Okay, let me just go straight to the point: the romance. The author doesn’t develop the romance organically here, and that’s my biggest issue with this otherwise pretty readable story. Instead of having Paxton and Alissa meet and get to know one another in a realistic manner, the author instead practically mashes these characters’ lips and groins together as soon as possible. The author then throws in contrived events such as the kid needing a marrow transplant (leukemia, every fictitious character’s favorite cancer) and oh goodness me, you will never guess the person that turns out to be the perfect donor. Instead of showing me why the two characters are made for one another, the author has that creepy kid insisting that Paxton must marry Alissa so that Alissa can be that creepy kid’s new mommy.

Making things worse is that this story is told from Paxton’s point of view exclusively, and I soon begin to notice things that make me feel tad uneasy. I know, Julie cheated on Paxton, but she is still Jasper’s mother, so I find it bizarre that the author has Paxton resenting Julie’s efforts to input her own opinions into that brat’s care, and seems to expect me to support Paxton in this. More bizarre is how the decision Paxton disagrees hard with turns out to be actually beneficial to that brat in the long run, and still, I don’t see Paxton ever conceding that maybe his kid’s mom has a point.

Then there’s Alissa. She never disagrees with him. She does everything he wants or anticipates her to, and she puts out every time he gets horny, complete with compliments on how his sexual prowess makes her see every color in existence exploding on her retinas and then some. So, the cheating aside, Julie is painted as the not-so-nice woman because she has opinions and ideas that may not be the same ones that Paxton has, while Alissa is painted as the perfect bang-maid for Paxton because she never disagrees with him or goes against his wishes.

Since this story is from his point of view, I think you can see why I am not too comfortable with this. Our hero wants a bang-maid that uncomplainingly cares for his kid, puts out to him whenever he wants some, and constantly flatters his ego, and all he needs to give back in this relationship is his big, big, big dong that our heroine can’t get enough of.

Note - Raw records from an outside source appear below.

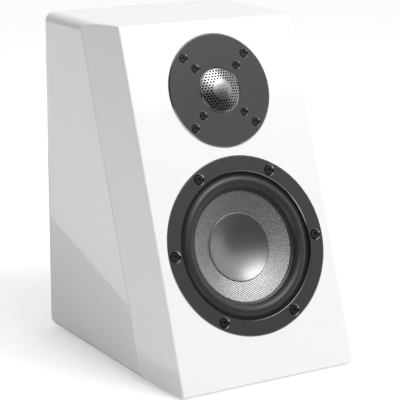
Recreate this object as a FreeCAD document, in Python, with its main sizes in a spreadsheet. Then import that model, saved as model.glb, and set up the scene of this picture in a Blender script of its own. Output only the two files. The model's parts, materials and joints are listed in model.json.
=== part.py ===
"""Two-way bookshelf speaker with a tilted front, as separate pieces, in millimetres.

The cabinet stands on its feet at Z = 0. X runs across it, Y from the front to the back and
Z up. The origin is the middle of the footprint. Each driver has its own frame: its origin is
on the sloping front at the driver's axis, its Z points out of the cabinet and its Y up the slope.
"""
import FreeCAD, Part
import math
import os
import Sketcher

DOC = FreeCAD.newDocument("bookshelf_speaker")
SHEET = DOC.addObject("Spreadsheet::Sheet", "sizes")
PARTS = []
FULL_TURN = 360.0


# ---------------------------------------------------------------- sizes and their formulas
class Size:
    """A number together with the spreadsheet formula that gives it."""

    def __init__(self, value, text):
        self.value = value
        self.text = text

    def __add__(self, other):
        return joined(self, "+", other)

    def __radd__(self, other):
        return joined(other, "+", self)

    def __sub__(self, other):
        return joined(self, "-", other)

    def __rsub__(self, other):
        return joined(other, "-", self)

    def __mul__(self, other):
        return joined(self, "*", other)

    def __rmul__(self, other):
        return joined(other, "*", self)

    def __truediv__(self, other):
        return joined(self, "/", other)

    def __neg__(self):
        return joined(0, "-", self)


def as_size(number):
    """A plain number as a Size, so that formulas can mix both."""
    if isinstance(number, Size):
        return number
    return Size(float(number), "({:.9g})".format(number))


def joined(first, sign, second):
    """The sum, difference, product or quotient of two sizes."""
    left = as_size(first)
    right = as_size(second)
    text = "({} {} {})".format(left.text, sign, right.text)
    if sign == "+":
        return Size(left.value + right.value, text)
    if sign == "-":
        return Size(left.value - right.value, text)
    if sign == "*":
        return Size(left.value * right.value, text)
    return Size(left.value / right.value, text)


def sine(angle):
    return Size(math.sin(math.radians(angle.value)), "sin({})".format(angle.text))


def cosine(angle):
    return Size(math.cos(math.radians(angle.value)), "cos({})".format(angle.text))


def root(number):
    return Size(math.sqrt(number.value), "sqrt({})".format(number.text))


def size(alias, value):
    """Write one named size to the sheet, as a number or as a formula of other sizes."""
    size.row += 1
    cell = "B{}".format(size.row)
    SHEET.set("A{}".format(size.row), alias)
    if isinstance(value, Size):
        SHEET.set(cell, "=" + value.text.replace("sizes.", ""))
    else:
        SHEET.set(cell, "{:.9g}".format(value))
    SHEET.setAlias(cell, alias)
    return Size(as_size(value).value, "sizes.{}".format(alias))


size.row = 0

# Cabinet
cab_width = size("cab_width", 220)
front_narrow = size("front_narrow", 11)
front_width = size("front_width", cab_width - 2 * front_narrow)
cab_height = size("cab_height", 336)
cab_depth = size("cab_depth", 266)
front_tilt = size("front_tilt", 20)
edge_round = size("edge_round", 10)
front_round = size("front_round", 2)
crease_back = size("crease_back", 56.4)
crease_step = size("crease_step", 0.9)
foot_height = size("foot_height", 2)
foot_radius = size("foot_radius", 8)
foot_inset = size("foot_inset", 28)
wall = size("wall", 15)
baffle_thick = size("baffle_thick", 22)
brace_thick = size("brace_thick", 12)
brace_rim = size("brace_rim", 38)
brace_gap = size("brace_gap", 8)
pad_thick = size("pad_thick", 12)
pad_gap = size("pad_gap", 8)
overrun = size("overrun", 60)

# Clearances
driver_gap = size("driver_gap", 0.3)
turn_gap = size("turn_gap", 0.06)
glue_gap = size("glue_gap", 0.3)

# Grille magnets behind the front
magnet_radius = size("magnet_radius", 5)
magnet_thick = size("magnet_thick", 3)
magnet_skin = size("magnet_skin", 3)
magnet_inset = size("magnet_inset", 15)
magnet_rise = size("magnet_rise", 24)

# Woofer
woofer_up = size("woofer_up", 133)
flange_radius = size("flange_radius", 88.5)
flange_thick = size("flange_thick", 5)
flange_bevel = size("flange_bevel", 0.6)
woofer_gasket_thick = size("woofer_gasket_thick", 1)
cutout_radius = size("cutout_radius", 76)
basket_wall = size("basket_wall", 4.5)
basket_gap = size("basket_gap", 0.5)
basket_shoulder = size("basket_shoulder", 3)
basket_ring_radius = size("basket_ring_radius", 50.5)
basket_ring_bore = size("basket_ring_bore", 36)
basket_depth = size("basket_depth", 44)
spider_depth = size("spider_depth", 34)
window_low = size("window_low", 19)
window_high = size("window_high", 30)
window_margin = size("window_margin", 3)
lug_width = size("lug_width", 22)
lug_reach = size("lug_reach", 12)
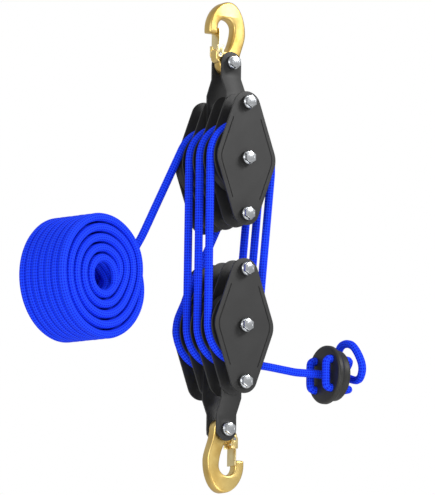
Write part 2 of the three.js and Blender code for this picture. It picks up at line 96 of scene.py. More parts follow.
# %% Camera
IMAGE_WIDTH = 435
IMAGE_HEIGHT = 495
MM_PER_PIXEL = 1.17
AZIMUTH = math.radians(-32)
ELEVATION = math.radians(-8.6)
ROLL = math.radians(0.83)
CAMERA_DISTANCE = 6.0
SENSOR_WIDTH = 36
FARTHEST_SEEN = 50
AXIS_PIXEL_X = 223.8
AXIS_HEIGHT = -270.8
back = Vector((
    math.sin(AZIMUTH) * math.cos(ELEVATION),
    -math.cos(AZIMUTH) * math.cos(ELEVATION),
    math.sin(ELEVATION),
))
level_right = Vector((math.cos(AZIMUTH), math.sin(AZIMUTH), 0))
level_up = back.cross(level_right)
right = level_right * math.cos(ROLL) + level_up * math.sin(ROLL)
up = level_up * math.cos(ROLL) - level_right * math.sin(ROLL)
axes = Matrix((right, up, back)).transposed().to_4x4()
middle = Vector((0, 0, AXIS_HEIGHT * MM))
target = middle + right * ((IMAGE_WIDTH / 2 - AXIS_PIXEL_X) * MM_PER_PIXEL * MM)
lens_data = bpy.data.cameras.new("camera")
lens_data.sensor_width = SENSOR_WIDTH
lens_data.lens = SENSOR_WIDTH * CAMERA_DISTANCE / (IMAGE_HEIGHT * MM_PER_PIXEL * MM)
lens_data.clip_end = FARTHEST_SEEN
camera = bpy.data.objects.new("camera", lens_data)
bpy.context.scene.collection.objects.link(camera)
camera.matrix_world = Matrix.Translation(target + back * CAMERA_DISTANCE) @ axes
bpy.context.scene.camera = camera
print("lens", round(lens_data.lens), "mm")

# %% [markdown]
# A material is a few connected nodes. They could be wired by hand for each finish, but one function
# that adds a node with its settings and links keeps every finish short. Another turns the hex
# colours of a paint chart into the linear values that a shader needs.

# %% Material helpers
def linear(code):
    """An sRGB hex colour as linear red, green and blue with a full alpha."""
    channels = [int(code[i : i + 2], 16) / 255 for i in (1, 3, 5)]
    return [c / 12.92 if c <= 0.04045 else ((c + 0.055) / 1.055) ** 2.4 for c in channels] + [1]


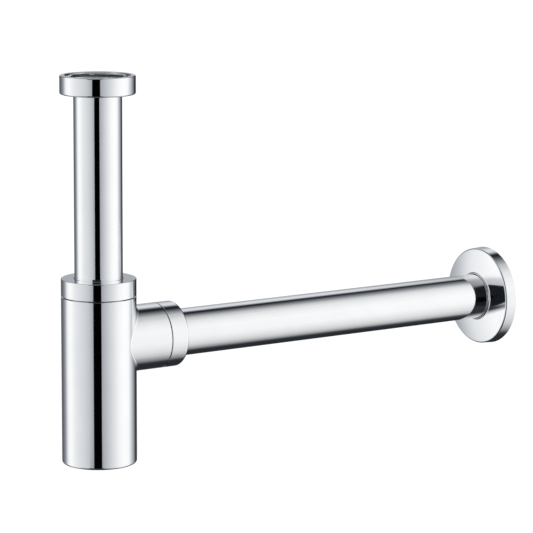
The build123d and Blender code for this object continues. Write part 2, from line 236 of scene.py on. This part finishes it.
union_low, union_top = span("union_nut", Z)
shelf = span("union_slip_ring", Z)[0]
tube_end, tube_top = span("inlet_tube", Z)
gasket_top = span("union_gasket", Z)[1]
flange_r = span("inlet_tube", Y)[1]
collar_low, collar_top = span("collar_nut", Z)
collar_shelf = span("collar_slip_washer", Z)[1]
nut_start, nut_end = span("outlet_nut", X)
nut_shelf = span("outlet_slip_washer", X)[1]
out_start, out_end = span("outlet_tube", X)
lip_x, back_x = span("wall_flange", X)
back_r = span("wall_flange", Y)[1]
ring_low, ring_high = span("flange_ring", X)
ring_r = span("flange_ring", Y)[1]

UNION_TOP_ROUND = 0.7
UNION_FOOT_ROUND = 1.2
RELIEF = 0.4
RELIEF_R = THREAD_R + RELIEF
MOUTH_BEVEL = 1.0
lathe("union_nut", up_inlet, [
    (union_top, NUT_R, UNION_TOP_ROUND),
    (union_low, NUT_R, UNION_FOOT_ROUND),
    (union_low, HOLE_R, EDGE),
    (shelf, HOLE_R, CREASE),
    (shelf, RELIEF_R, EDGE),
    (gasket_top, RELIEF_R, CREASE),
    (gasket_top, THREAD_R, CREASE),
    (union_top - MOUTH_BEVEL, THREAD_R, EDGE),
    (union_top, THREAD_R + MOUTH_BEVEL, SOFT_EDGE),
])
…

Also, and I’m being nitpick-y here, I don’t buy Paxton as a writer. Despite claiming that he loves to write, he doesn’t think like a writer. He doesn’t seem to get any inspiration from the world around him or feel an urge to write things down. Sure, one can argue that it may be hard to focus on writing whatever it is he writes about when the brat is doing his best to be sick so that he’d be in the hospital, thus giving daddy and new mommy lots of time and space to bang in every room of the house without having to actually care for him, but still, I’d imagine a man with a writer’s soul will occasionally want to sit down and write… something, anything. Here, Paxton just wants to bang bang bang. He could have been anything from a butcher to a cop; him being a writer feels like a quickly-forgotten plot device to get the story going.

Anyway, the narrative is clean and the only cringe parts are from that monster brat trying to force his father to marry Alissa and acting cute. I didn’t sign up for what seems like a fantasy of a dude tired of women constantly not falling over to worship him, however, so I’m giving Once Written, Twice Shy a hard pass despite the story being actually very readable. My baby oil is for the dude on the cover; Paxton, however, will have to do without.